31 agosto 2008

Doce Café

Havia um significado no seu café, servido fora de hora e com muito açúcar.
Ela bateu na porta do meu quarto, seus olhos tristes queriam me dizer alguma coisa, mas tudo que ela fez foi me perguntar se eu estava afim de um café.

Depois que ela foi embora liguei a TV e adormeci.

Era muito difícil morar numa pensão, pois apesar de ter um quarto só pra mim, não conseguia evitar as consultas que me faziam. Aquele lugar tinha um dom para hospedar depressivos, amargurados e solitários carentes. Eu os recebia com paciência, e no fundo sentia que aquilo poderia me enriquecer de algum modo como experiência de vida. Mas não era fácil, o problema não estava em recebê-los ou escutá-los madrugada adentro, o fator mais complicador era a carga de energia negativa que eles deixavam naquele espaço que significava pra mim o meu principal refúgio de privacidade. Essa negatividade gerava em mim uma dor de cabeça insuportável.

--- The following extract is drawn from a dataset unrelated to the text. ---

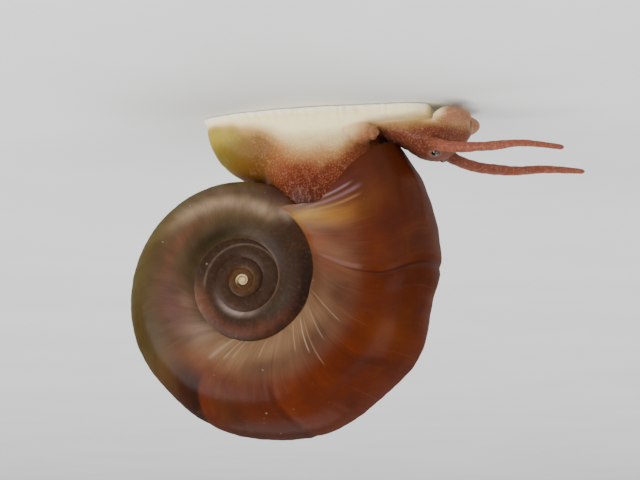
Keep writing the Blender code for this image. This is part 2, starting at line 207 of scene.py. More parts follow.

E foi assim que ela se aproximou de mim.

Muito antes daquele café ultra doce, ela me parou na entrada da pensão e me perguntou se poderia, além de lavar as minhas roupas, também passá-las. Falei pra ela que o ato de passar minhas próprias roupas funcionava pra mim como uma terapia e que também não teria como lhe pagar por isso. Ela foi enfática e disse que faria tudo pelo mesmo preço.
Eu disse sim.

Duas vezes por semana eu encontrava minhas roupas limpas e passadas em cima da cama.

Desde então nunca mais conversei com ela, somente o essencial sobre os serviços que ela prestara pra mim.

Mas aí ela bate na porta com aquela xícara na mão e tudo o que percebo são seus olhos tristes. E num sentimento de orgulho próprio, fiquei com a certeza de que ela queria me falar alguma coisa que representasse o quanto eu era atraente para ela.
Vã inocência.

Dois dias depois, entrei no quarto e minhas roupas não estavam ali, ótimo pretexto para ir falar com ela.
Cheguei na lavanderia e ela se encontrava sentada num pequeno banco de madeira.
Não enxergava seus olhos, os quais me atraíram para aquela situação patética, mas via suas pernas sob uma saia encolhida até o meio das coxas.

Como é bom morar sozinho...

Perguntei sobre minhas roupas.
Ela respondeu que foram queimadas.

Nunca mais ninguém me procurou para pedir conselhos e nunca mais senti dores de cabeça.